Delta rows corresponding to inserts are indicated by ``cdc$operation = 2``.

If a static row update is performed within an ``INSERT``, it is separated from the ``INSERT``, in the same way a clustered row update is separated from a static row update. Example:

.. code-block:: cql

    CREATE TABLE ks.t (pk int, ck int, s int static, c int, PRIMARY KEY (pk, ck)) WITH cdc = {'enabled': true};
    INSERT INTO ks.t (pk, ck, s, c) VALUES (0, 0, 0, 0);
    SELECT "cdc$batch_seq_no", pk, ck, s, c, "cdc$operation" FROM ks.t_scylla_cdc_log;

returns:

.. code-block:: none

     cdc$batch_seq_no | pk | ck   | s    | c    | cdc$operation
    ------------------+----+------+------+------+---------------
                    0 |  0 | null |    0 | null |             1
                    1 |  0 |    0 | null |    0 |             2

    (2 rows)

There is no such thing as a "static row insert". Indeed, static rows don't have a row marker; the only way to make a static row show up is to set a static column to a non-null value.

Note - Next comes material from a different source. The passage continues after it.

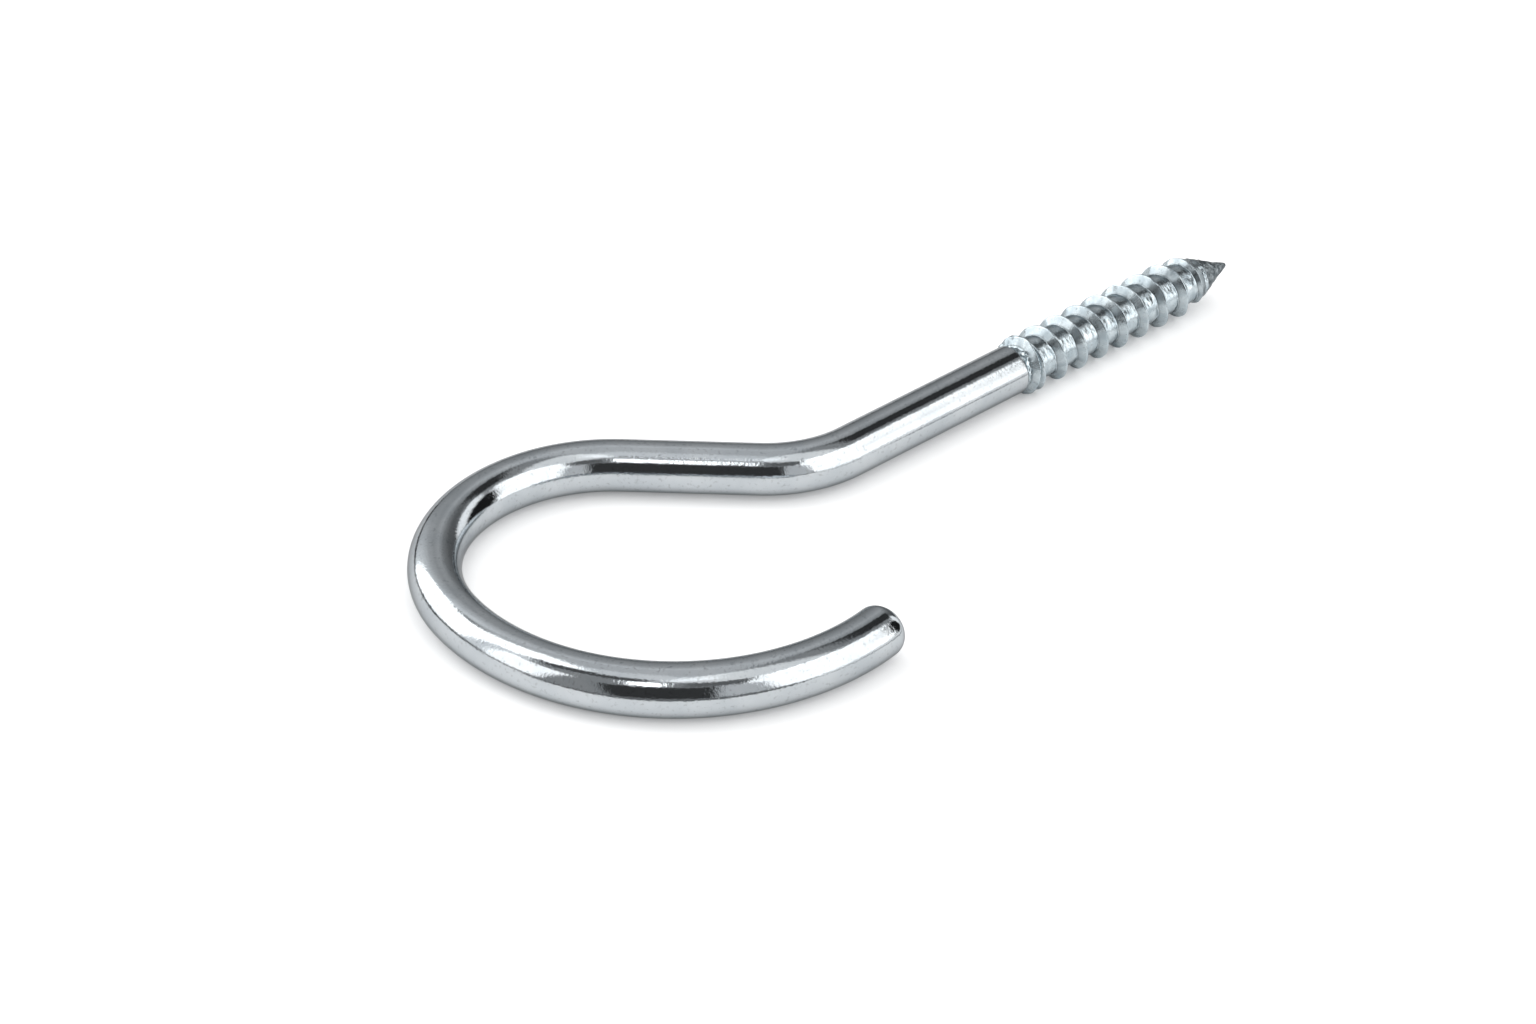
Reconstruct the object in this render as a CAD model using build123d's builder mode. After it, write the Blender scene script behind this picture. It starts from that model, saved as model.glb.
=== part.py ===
"""Chandelier hook: one length of wire with a rolled wood-screw thread and an open bow.

The frame is in millimetres. The origin is the centre of the shoulder, where the plain wire ends
and the thread begins. +X runs along the thread to its point, +Z is square to the plane that the
wire is bent in, and the bow lies on the -X side.
"""

import os
from math import asin, atan2, ceil, degrees, hypot

from build123d import *

os.makedirs("parts", exist_ok=True)

# Bent wire. Its lengths and radii are those of the centre line, from the shoulder to the free end.
wire_diameter = 5.8
shank_length = 25.2
neck_bend_radius = 13.8
neck_bend_angle = 44.8
neck_length = 15.0
bow_radius = 18.0
bow_angle = 125.0
return_radius = 26.9
return_angle = 111.7
free_end_rounding = 1.7
shoulder_rounding = 0.25

# Wood-screw thread, right-handed with one start
thread_length = 30.4
thread_pitch = 3.4
crest_diameter = 7.0
crest_width = 0.3
core_diameter = 5.1
ridge_width = 1.6
entry_angle = -52.0
entry_length = 0.9
runout_length = 1.2

# Point
point_length = 5.6
point_nose_radius = 0.35

# How deep the fused forms reach into each other
overlap = 0.3

wire_radius = wire_diameter / 2
crest_radius = crest_diameter / 2
core_radius = core_diameter / 2
helix_radius = core_radius - overlap
ridge_height = crest_radius - helix_radius

cone_length = point_length - point_nose_radius
cone_slant = hypot(cone_length, core_radius)
cone_half_angle = degrees(atan2(core_radius, cone_length) - asin(point_nose_radius / cone_slant))
nose_centre_x = thread_length + cone_length

# One turn of the ridge: its section swept along a turn of a helix
with BuildPart() as ridge_turn:
    with BuildLine():
        helix = Helix(thread_pitch, thread_pitch, helix_radius, direction=(1, 0, 0))
    outward = Vector(0, (helix @ 0).Y, (helix @ 0).Z)
    with BuildSketch(Plane(origin=helix @ 0, x_dir=outward, z_dir=helix % 0)):
        with BuildLine():
            Polyline(
                (0, -ridge_width / 2),
                (ridge_height, -crest_width / 2),
                (ridge_height, crest_width / 2),
                (0, ridge_width / 2),
                close=True,
            )
        make_face()
    sweep(is_frenet=True)

# The outline that the ridge fills: it grows out of the shoulder and runs out at the point
with BuildPart() as ridge_outline:
    with BuildSketch():
        with BuildLine():
            Polyline(
                (-overlap, 0),
                (-overlap, wire_radius - overlap),
                (entry_length, crest_radius),
                (thread_length - runout_length, crest_radius),
                (thread_length + overlap, helix_radius),
                (thread_length + overlap, 0),
                close=True,
            )
        make_face()
    revolve(axis=Axis.X)

# The whole ridge: turns end to end, with a spare one before the shoulder and one past the thread
turn_count = ceil(thread_length / thread_pitch) + 2
turn_starts = [((turn - 1) * thread_pitch, 0, 0) for turn in range(turn_count)]
helix_start_angle = Vector(0, 1, 0).get_signed_angle(outward, Vector(1, 0, 0))
with BuildPart() as ridge:
    with Locations(*turn_starts):
        add(ridge_turn.part, rotation=(entry_angle - helix_start_angle, 0, 0))
    add(ridge_outline.part, mode=Mode.INTERSECT)

with BuildPart() as hook:
    # Wire, bent in one plane
    with BuildLine():
        shank = Line((0, 0), (-shank_length, 0))
        neck_bend = JernArc(shank @ 1, shank % 1, neck_bend_radius, -neck_bend_angle)
        neck = PolarLine(neck_bend @ 1, neck_length, direction=neck_bend % 1)
        bow = JernArc(neck @ 1, neck % 1, bow_radius, bow_angle)
        bow_return = JernArc(bow @ 1, bow % 1, return_radius, return_angle)
    with BuildSketch(Plane(origin=shank @ 0, z_dir=shank % 0)):
        Circle(wire_radius)
    sweep()
    wire_ends = hook.faces().filter_by(GeomType.PLANE)
    fillet(wire_ends.sort_by(Axis.X)[-1].edges(), shoulder_rounding)
    fillet(wire_ends.sort_by_distance(bow_return @ 1)[0].edges(), free_end_rounding)

    # Core of the thread and its point: a cone that runs tangent into a rounded nose
    with BuildSketch():
        with BuildLine():
            nose = CenterArc((nose_centre_x, 0), point_nose_radius, 0, 90 - cone_half_angle)
            Polyline(
                nose @ 1,
                (thread_length, core_radius),
                (-overlap, core_radius),
                (-overlap, 0),
                nose @ 0,
            )
        make_face()
    revolve(axis=Axis.X)

    add(ridge.part)

hook.part.label = "hook"
export_step(hook.part, "parts/hook.step")
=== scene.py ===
# %% [markdown]
# # A ceiling hook of bent, zinc-plated wire
#
# The real hook is one length of steel wire. A rolling machine presses a wood-screw thread into
# one end, a bender turns the rest into an open bow, and the whole is plated with bright zinc.
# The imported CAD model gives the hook's sizes and its place. This lesson builds the surface that
# is seen: the swept wire, its thread, its plating, and the small studio that it mirrors.

# %% Load the fixed frame and keep the CAD box
import math

import bpy
from mathutils import Matrix, Vector


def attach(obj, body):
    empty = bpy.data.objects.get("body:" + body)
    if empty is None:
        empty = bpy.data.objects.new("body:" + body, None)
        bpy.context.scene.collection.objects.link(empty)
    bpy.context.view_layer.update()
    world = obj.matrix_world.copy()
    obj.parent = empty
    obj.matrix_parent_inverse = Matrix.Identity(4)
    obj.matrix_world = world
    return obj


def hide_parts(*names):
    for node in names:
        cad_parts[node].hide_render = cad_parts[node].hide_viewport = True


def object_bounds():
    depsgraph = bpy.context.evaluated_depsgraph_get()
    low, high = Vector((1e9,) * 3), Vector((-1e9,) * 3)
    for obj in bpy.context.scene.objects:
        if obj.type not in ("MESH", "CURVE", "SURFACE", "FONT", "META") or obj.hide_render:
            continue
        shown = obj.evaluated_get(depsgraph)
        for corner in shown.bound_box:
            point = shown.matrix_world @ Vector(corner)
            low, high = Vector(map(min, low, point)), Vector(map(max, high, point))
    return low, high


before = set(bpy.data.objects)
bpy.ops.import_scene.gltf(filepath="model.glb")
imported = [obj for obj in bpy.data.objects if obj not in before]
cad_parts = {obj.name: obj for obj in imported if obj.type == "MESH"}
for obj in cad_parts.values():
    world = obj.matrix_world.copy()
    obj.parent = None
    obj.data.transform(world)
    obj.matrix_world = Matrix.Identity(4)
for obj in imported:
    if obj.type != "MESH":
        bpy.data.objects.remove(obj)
cad_low, cad_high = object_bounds()
print("CAD box, mm:", [round(v * 1000, 2) for v in (*cad_low, *cad_high)])

# %% [markdown]
# ## Sizes
#
# The shoulder, where the plain wire ends and the thread begins, is the origin. +X runs along the
# thread to its point, and the bends lie in the plane z = 0. So the CAD box already says where the
# point is (its highest X) and how high the crests stand (its highest Z). The other sizes are the
# hook's own: the wire's radius, each straight and bend, and the section of the thread. The
# plain wire, the crests and the tip are kept two hundredths of a millimetre under those of the
# CAD solid, so that the skin stays inside the CAD box.

# %% Sizes of the hook, in metres and radians
MM = 0.001
skin_gap = 0.02 * MM
wire_radius = 2.9 * MM - skin_gap
crest_radius = cad_high.z - skin_gap
core_radius = 2.55 * MM
tip_x = cad_high.x - skin_gap
point_length = 5.6 * MM
thread_length = tip_x - point_length
nose_radius = 0.35 * MM
shoulder_rounding = 0.25 * MM
free_end_rounding = 1.7 * MM
print("thread, shoulder to point, mm:", round(thread_length / MM, 2))

# %% The straights and bends, from the shoulder to the free end
shank_length = 25.2 * MM
neck_bend_radius, neck_bend_angle = 13.8 * MM, math.radians(-44.8)
neck_length = 15.0 * MM
bow_radius, bow_angle = 18.0 * MM, math.radians(125.0)
return_radius, return_angle = 26.9 * MM, math.radians(111.7)
print("bow, mm across the middle of the wire:", round(2 * bow_radius / MM, 1))

# %% [markdown]
# ## The line that the wire follows
#
# A wire bender feeds straight lengths and turns them round formers. The line here is made the
# same way: a walker starts at the shoulder, goes straight or round a former, and leaves a point
# at every step. Bends need a point each degree and a half to look round.

# %% Walk the bends
STRAIGHT_STEP = 0.8 * MM
TURN_STEP = math.radians(1.5)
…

Therefore, the following statement (using the table from above):

.. code-block:: cql

    INSERT INTO ks.t (pk, s) VALUES (0, 0);

is equivalent to:

.. code-block:: cql

    UPDATE ks.t SET s = 0 WHERE pk = 0;

This is the reason why ``cdc$operation`` is ``1``, not ``2``, in the example above for the static row update.